Unison has mostly been trouble for me. I'm definitely in need of a replacement for it. Doing point to multipoint syncing, it tends to get confused and need to be manually resynchronized; and above a certain total directory byte size, which I've long since exceeded, it can't sync at all (and you have to manually break your directory into pieces and sync them separately.)
Sometimes it's not acceptable to store data on external server without root on it.
For these kind of uses Unison (mentioned in previous comments) is decent solution, but also AeroFS (aerofs.com), which works much smoother (less collision problems).
Anyway syncing data on several devices must became standard soon.
I've been using unison for exactly this for ages. I was wondering whether this will add automatic uploading on file change, but alas, all it suggest is using cron for it.

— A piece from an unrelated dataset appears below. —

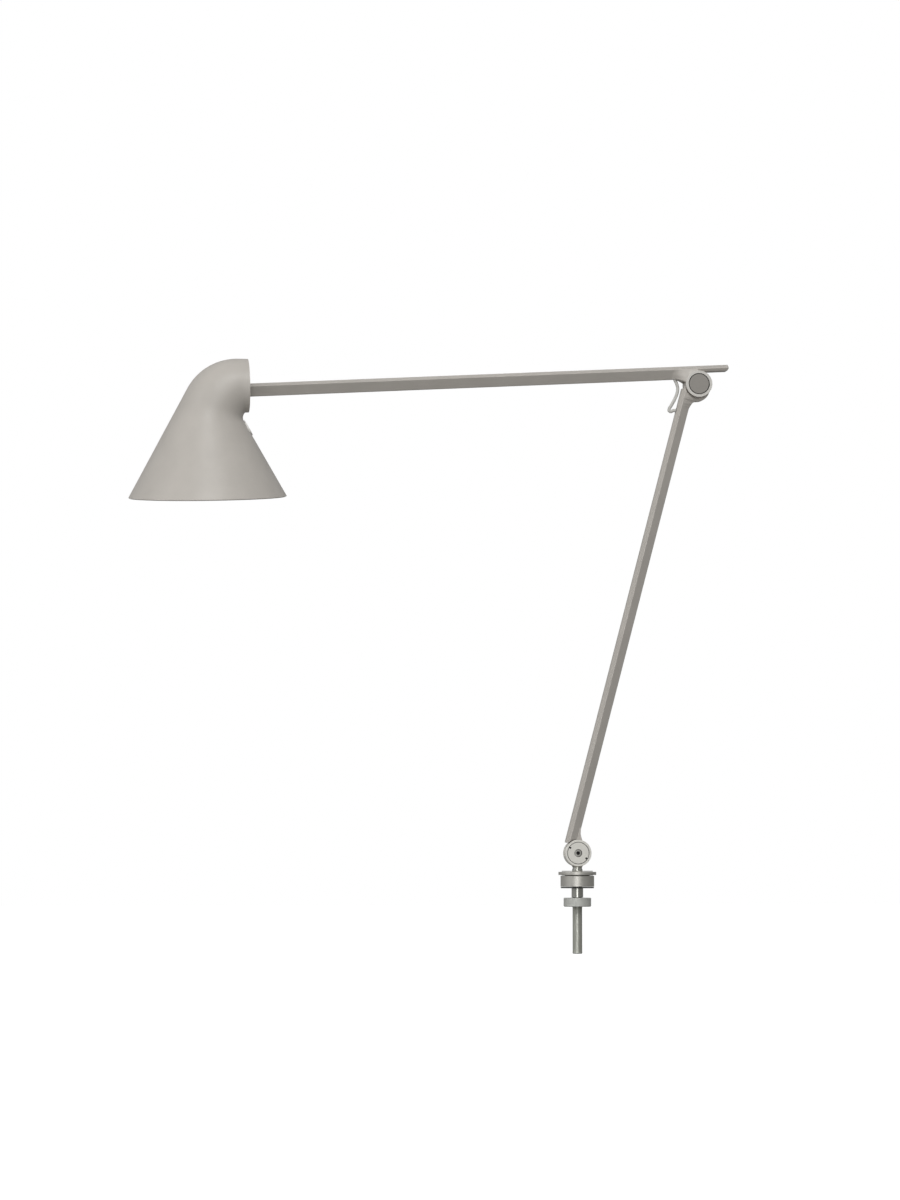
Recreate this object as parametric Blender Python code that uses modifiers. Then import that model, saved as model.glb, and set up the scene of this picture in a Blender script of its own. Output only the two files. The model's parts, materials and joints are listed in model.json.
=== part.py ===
"""Architect desk lamp on a table pin: two hinged arms, a swivelling foot and a spun shade.

Units are metres, +Z is up. The origin is the axis of the table pin at the table top.
"""
import bmesh
import bpy
from math import cos, degrees, pi, radians, sin, tan
from mathutils import Matrix, Vector

MM = 0.001
GAP = 0.3 * MM                     # air between neighbouring pieces

# ---- pose of the lamp as modelled ----
LOWER_LEAN = radians(14.64)        # lower arm leans to +X
UPPER_SLOPE = radians(2.98)        # upper arm falls towards the head
HEAD_PITCH = radians(1.5)          # rim's arm side is the higher one
HEAD_ROLL = radians(7.0)           # shade turned about the upper arm

# ---- table mount ----
PUCK_R = 16.8 * MM
PUCK_TOP = 12.4 * MM
FOOT_PAD_T = 1.2 * MM
FLANGE_R = 18.9 * MM
FLANGE_BOTTOM = 13.2 * MM
FLANGE_TOP = 16.3 * MM
COVER_R = 15.5 * MM
COVER_TOP = 17.4 * MM
POST_R = 5.2 * MM
POST_BORE_R = 3.0 * MM
TUBE_R = 5.0 * MM
TUBE_BORE_R = 3.3 * MM
TUBE_BOTTOM = -65.3 * MM
TUBE_TOP = 7.6 * MM
COLLAR_R = 5.8 * MM
COLLAR_BOTTOM = -9.2 * MM
NUT_R = 13.8 * MM
NUT_H = 9.0 * MM
NUT_BORE_R = 6.6 * MM
WASHER_T = 1.2 * MM
WASHER_R = 10.5 * MM                # sits in a recess of the nut

# ---- base joint ----
BASE_PIVOT_Z = 35.0 * MM
DRUM_R = 13.3 * MM
DRUM_HALF = 7.5 * MM
DRUM_CAP_R = 10.7 * MM
DRUM_SLOT_HALF = 4.1 * MM
DRUM_SLOT_FLOOR = -2.8 * MM         # the slot's open part, from the pivot upwards
HUB_R = 9.5 * MM
TONGUE_HALF = 3.0 * MM
PIN_R = 2.9 * MM

# ---- arms ----
ARM_PITCH = 487.9 * MM             # base pivot to elbow pivot
HEAD_REACH = 476.4 * MM            # elbow pivot to head pivot, along the upper arm
BAR_H = 12.15 * MM                 # outer face to inner edge
BAR_OUTER_HALF = 3.0 * MM
BAR_RIDGE_HALF = 9.0 * MM
BAR_RIDGE_DROP = 3.5 * MM
BAR_INNER_HALF = 1.5 * MM
BAR_WALL = 1.6 * MM
BAR_AXIS_RISE = 13.125 * MM        # elbow pivot line to the head's swivel axis
LOWER_OFFSET = 14.75 * MM          # pivot line to the lower bar's outer face
UPPER_OFFSET = 18.9 * MM           # pivot line to the upper bar's outer face
TAIL_LENGTH = 31.6 * MM
TAIL_UNDERSIDE = 12.4 * MM
FORK_ROOT = 36.0 * MM              # elbow pivot to the seam between fork and bar
HEAD_END = 458.0 * MM              # elbow pivot to the upper bar's far end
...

"Lsyncd watches a local directory trees event monitor interface (inotify). It aggregates and combines events for a few seconds and then spawns one (or more) process(es) to synchronize the changes. By default this is rsync. Lsyncd is thus a light-weight live mirror solution that is comparatively easy to install not requiring new filesystems or blockdevices and does not hamper local filesystem performance."
Dropbox has also clients for Android and iOS. Mobile sync would indeed be great combined with local hosting. Sparkle Share made an attempt, but it's still far behind Dropbox. This "DIY Dropbox" is not even beginning to scratch the surface of what is available in Dropbox. Perhaps an attempt to start development on a competitive DIY solution, but far from a replacement.
People are claiming in the comments that this isn't new, but this is the first such _open source_ program I've seen since Unison, which I am badly in need of a replacement for. So I for one will check it out.
I couldn't find this on their pages - does anyone know if it clones the whole repo, or just the current versions? Also, can it get rid of old versions of files to save space on the server?
Ours includes a full web front-end, versioning, 'cloud' (git) storage, and relatively easy install. Oh, unix cross-platform too (with some windows kinks being worked out).
Why not use aerofs.com? I mean thats the goal, server-less dropbox. The server is just a communication means, it does not store anything unless you ask it to.
At some point convenience trumps oss. Ask for an invite, you will get one fairly fast. Unlike dropbox it actually works when I need it (new computer) vs dropbox which coughs blood when I need it, and works fine when I don't [dropbox initial dl speed is 0.01kbps for a few hrs, aerofs caps out my bandwidth].
I'd say that this could really take off if they implemented federated storage, such that there was sync'ing across multiple storage instances (a semi-cloud, if you will). Furthermore, I see where encryption could be used to facilitate ad-hoc federation among people who might not normally trust each other, like a Tor of storage.